Sorry if that's not what you had on your mind, but that struck me very much as a false division of choices. You do not have to have a faith in the messianic potential of social policy to understand that economics has a lot to say about very many topics, but it is not the only measure of the goodness of society we can use, and so it seems like an unworthy tactic to deny its resources to shed light in other fields.
Posted by: Edwin Herdman | January 21, 2012 at 08:32 PM
So it's now 75%? Thirty years ago when I was reading Thomas Sowell on the issue, it was 59%, and Sowell made the same salient point that Jerry O'Driscoll takes from Jennifer Roback: the difference goes away, or nearly does, when one compares men who never marry with women who never marry.
Edwin Herdman's apparent denial that marriage is voluntary -- in this country? with "voluntary" in scare quotes? -- was the last straw for my attempt to take seriously his weak diatribe.

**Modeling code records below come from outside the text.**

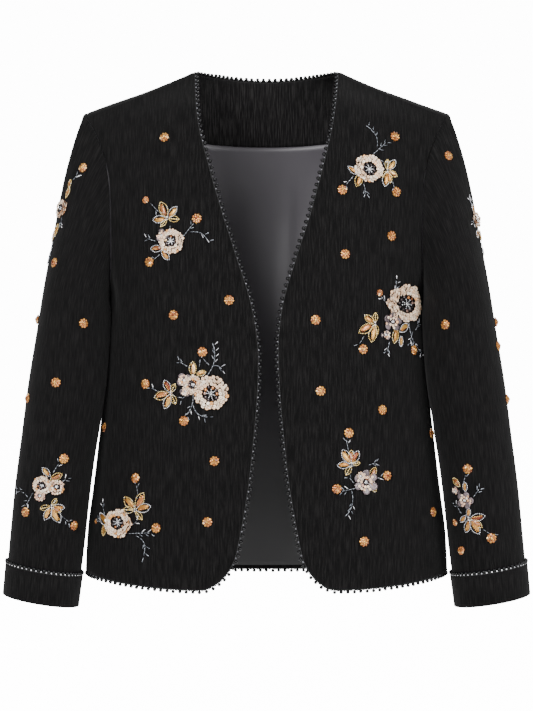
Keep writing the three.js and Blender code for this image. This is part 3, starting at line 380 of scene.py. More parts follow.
# Sprays of embroidery: name, piece, side, the middle's u and v, a width that evens out how much the cloth
# turns away there, and the motifs in mm from the middle, a to the right as seen from the front and b up.
SPRAYS = (
    ("spray_right_chest", "front", -1, (0.356, 12.25), 1.07, (
        blossom(1, -6, 14, petals=5, turn=60), blossom(-9.5, 1, 7, "mauve", 3, 100),
        cluster(-4.5, 19, ((185, 16), (115, 20), (52, 16)), ((354, 13), (233, 11))),
        leaf(-15, -13, 14, 180, "amber"), leaf(-5.5, -20, 13.5, 310), twig(-24, 36, -14.5, 26.5, 2),
        twig(12.5, -1.5, 23.5, 13, 3), twig(20, 4, 38.5, -5, 4, 2), twig(-16.5, -5, -26, -2, 3),
        twig(-11.5, -19.5, -18.5, -24.5, 2), twig(-1, 11, -1.5, 5, 0),
    )),
    ("spray_right_waist", "front", -1, (0.23, 7.45), 1.02, (
        blossom(11.7, -5.2, 19, petals=8), blossom(-8, 3, 11, petals=4, turn=20),
        blossom(-17, 8, 8, "mauve", 4, 120), blossom(-15.5, -3.5, 6.5, "mauve", 3, 200),
        cluster(-32, -6, ((117, 16), (194, 19), (248, 18)), ((297, 13), (64, 11.5))),
        leaf(-8, 20, 15.5, 90, "amber"), leaf(1, 15.5, 11, 15), twig(-44.5, -5, -54, -0.5, 2),
        twig(7.5, 13, 14.5, 44, 7, -2), twig(-1, 22, 0, 30, 1), twig(9.5, 24, 3, 31, 1),
        twig(13, 23, 22.5, 20, 3, 1), twig(-14, 22.5, -22, 27.5, 3), twig(-7.5, -7, -14, -28.5, 4, 1),
        twig(-8, -18, 7.5, -31, 4, -2), twig(-14, -7, -20, -12, 2),
    )),
    ("spray_right_hem", "front", -1, (0.548, 3.55), 1.22, (
        blossom(-2.8, -6, 16, petals=5, turn=36),
        cluster(15, 9, ((133, 18.5), (67, 21), (17, 16.8)), ((309, 12.5), (180, 13))), leaf(-21, -2, 17, 312),
        leaf(-19.5, -14, 12.5, 265), twig(17.3, 25.4, 15.3, 35.6, 2), twig(8.5, -16.3, 30.3, -14.2, 5),
        bud(-33, -5, 2.2), twig(16.7, -17.7, 25.6, -38.7, 5, 3), twig(-19.5, 3, -23.6, 13.4, 3),
        twig(-22.3, -7.4, -29, -3.3, 4), twig(11, -8, 17, -3, 2),
    )),
    ("spray_left_chest", "front", 1, (0.416, 14.63), 1.08, (
        blossom(-2.6, 1.4, 16, petals=5, turn=20),
        cluster(17, -0.5, ((50, 15.8), (330, 12), (281, 14), (259, 18)), ((83, 13), (232, 9.5))),
        leaf(-19.4, -1, 13, 321), leaf(-13.6, -10.8, 17, 247), twig(9.1, 26.3, 3.2, 48.4, 5, -2),
        twig(1.5, 15.3, 18.9, 30.9, 5), twig(-19.4, -7.4, -27.5, -16.7, 2), twig(-8.9, -15.5, -7.2, -25.9, 4),
        twig(22, -12, 24, -19, 2), twig(9, 12, 14, 9, 2),
    )),
    ("spray_left_middle", "front", 1, (0.62, 9.47), 1.35, (
        blossom(5.4, 7.2, 21, petals=9, swell=1.18), blossom(-11.9, -13, 10.5, "mauve", 5, 10),
        blossom(-18.5, -27, 5.5, "mauve", 3, 60),
        cluster(-28, -15, ((133, 12.5), (217, 16), (262, 20)), ((87, 12), (283, 11))), leaf(1, -19.5, 14, 34),
        leaf(-8.6, -27.5, 17, 262), leaf(-2.5, -33.5, 12, 268), twig(-14.5, 2.6, -22.3, 13.6, 3),
        twig(-17, 10.4, -7.4, 30.5, 6, -2), twig(7.6, -13.6, 25.8, -46.7, 6, -3),
        twig(12.7, -23.3, 8.9, -34.3, 3), twig(17.3, -21.4, 23.1, -14.9, 4), twig(-36.5, -28, -40, -36, 1),
        twig(-14.5, -34.3, -16.4, -44.7, 4),
    )),
    ("spray_left_waist", "front", 1, (0.307, 5.37), 1.05, (
        blossom(3.5, -9.5, 13.5, "mauve", 6, 30), blossom(-2, -3, 5, petals=3, turn=90),
        cluster(-11.3, 9, ((120, 19), (90, 16), (63, 17), (182, 15)), ((15, 9.5), (241, 12.5))),
        leaf(11.2, 0, 14, 61, "amber"), leaf(11.2, -13.4, 14.5, 290, "amber"),
        twig(-14.4, 24.4, -16.2, 35.3, 3), twig(-6.5, -15.8, -21.7, -18.6, 5),
        twig(-11.3, -18.3, -15.6, -42.6, 6, 1.5), twig(13, -6, 19, -5, 2), twig(6.9, 8.5, 14.2, 10.8, 4),
        twig(-8.9, -10.4, -13.2, -4.9, 2),
    )),
    ("spray_right_sleeve_top", "sleeve", -1, (0.048, 3.1), 1.25, (
        blossom(-1.5, 0, 10.5, petals=5), leaf(2.8, 28, 10, 95, "amber"), leaf(3, 18, 12, 78, "amber"),
        leaf(-3, -24, 14, 82), leaf(-9, -29, 14, 75, "amber"), twig(6, 32, 10, 37, 3), twig(2, -9, 4, -18, 4),
        twig(-6, -36, -10, -56, 7, 1), bud(3, -4, 2),
    )),
    ("spray_right_sleeve_foot", "sleeve", -1, (0.257, 10.83), 1, (
        blossom(-8.3, 4.8, 10.5, petals=5, turn=40), blossom(5.9, 2.6, 8.5, "blush", 5),
        blossom(-10.6, -7, 6, "blush", 3, 250), leaf(-4, 18.6, 12.5, 129), leaf(5.9, 13.6, 14, 26, "amber"),
        cluster(1, -17.8, ((350, 14), (327, 12), (295, 20), (244, 16.5)), ((58, 10), (193, 12.5))),
        twig(2.7, 18, 8.4, 27.4, 2), twig(-18.8, -4, -27.1, -19.4, 4), twig(-24.3, -9.5, -36.5, -5, 4, -1.5),
        twig(10.9, -28.3, 18.7, -35.4, 3), twig(11.4, 7.6, 15.9, 10.8, 3),
    )),
    ("spray_left_sleeve_top", "sleeve", 1, (0.025, 3.55), 1.25, (
        blossom(0, 2, 9.5, petals=5), leaf(-2, 13.5, 11, 95), leaf(4.5, -15, 13, 85, "amber"),
        leaf(-5.5, -14, 10, 240), twig(-2.8, 17.4, -5.2, 24, 3), twig(2, -23, 4, -32, 5),
        twig(-5, 4, -9, -2, 3),
    )),
    ("spray_left_sleeve_foot", "sleeve", 1, (0.324, 11.24), 1.15, (
        blossom(-2.9, 6.7, 9.5, "mauve", 5), blossom(-12, 17, 5, "mauve", 3, 90),
        leaf(-11.5, 25.5, 12, 130, "amber"), leaf(-2.3, 21.2, 11, 90), leaf(0, -6.5, 10, 80),
        leaf(-6, -13.4, 10, 230), cluster(0.5, -12.9, ((12, 15), (322, 15), (300, 19), (255, 16)), ()),
        twig(-4.4, 24.4, -1.2, 34.1, 2), twig(-7.7, -8, -14.1, 1.7, 4), twig(5.3, 10.4, 10.7, 19, 4),
        twig(12.9, -24.2, 21.5, -31.8, 3), bud(-9.2, -46.9, 2.6),
    )),
)


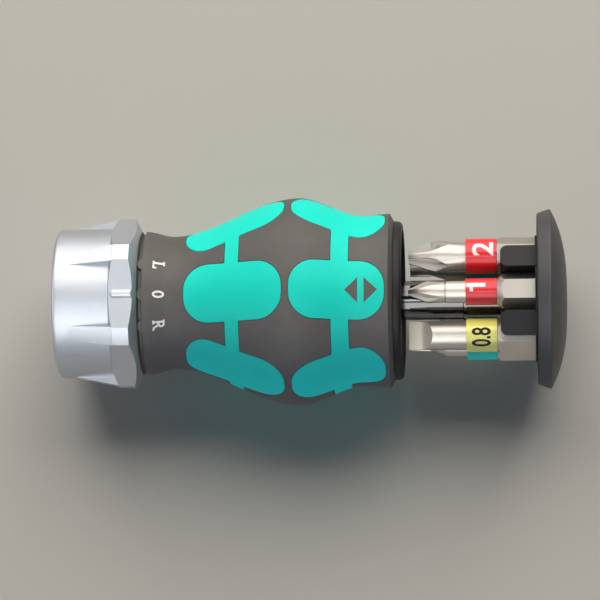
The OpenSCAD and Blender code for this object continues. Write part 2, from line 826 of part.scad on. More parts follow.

Posted by: Allan Walstad | January 21, 2012 at 09:04 PM
Ever heard of a shotgun marriage, Allan? I'm not denying that marriage should be voluntary. Denial is pretending that the world always reflects an ideal state. If your idea of economics can't deal with non-ideal situations then it's being biased. If your idea economics demands that the world conform to this state, you need to admit you're dealing with ethics.
The problem with your response is more fundamental than simply being in denial, though. You didn't read enough to understand the argument, and then you constructed a straw man argument out of what you wanted to attack. Sorry, but that reflects on you, not on my "diatribe" - which can all be substantiated and sourced by empirical evidence or simple logic, not thinking borrowed from a syndicated columnist chosen because you may think that person is doctrinally pure enough for you.
I honestly regret that my responses have been to long, and that makes it all the more necessary to ask you not to waste the author's bandwidth needlessly attacking me with unsubstantiated and poorly reasoned arguments.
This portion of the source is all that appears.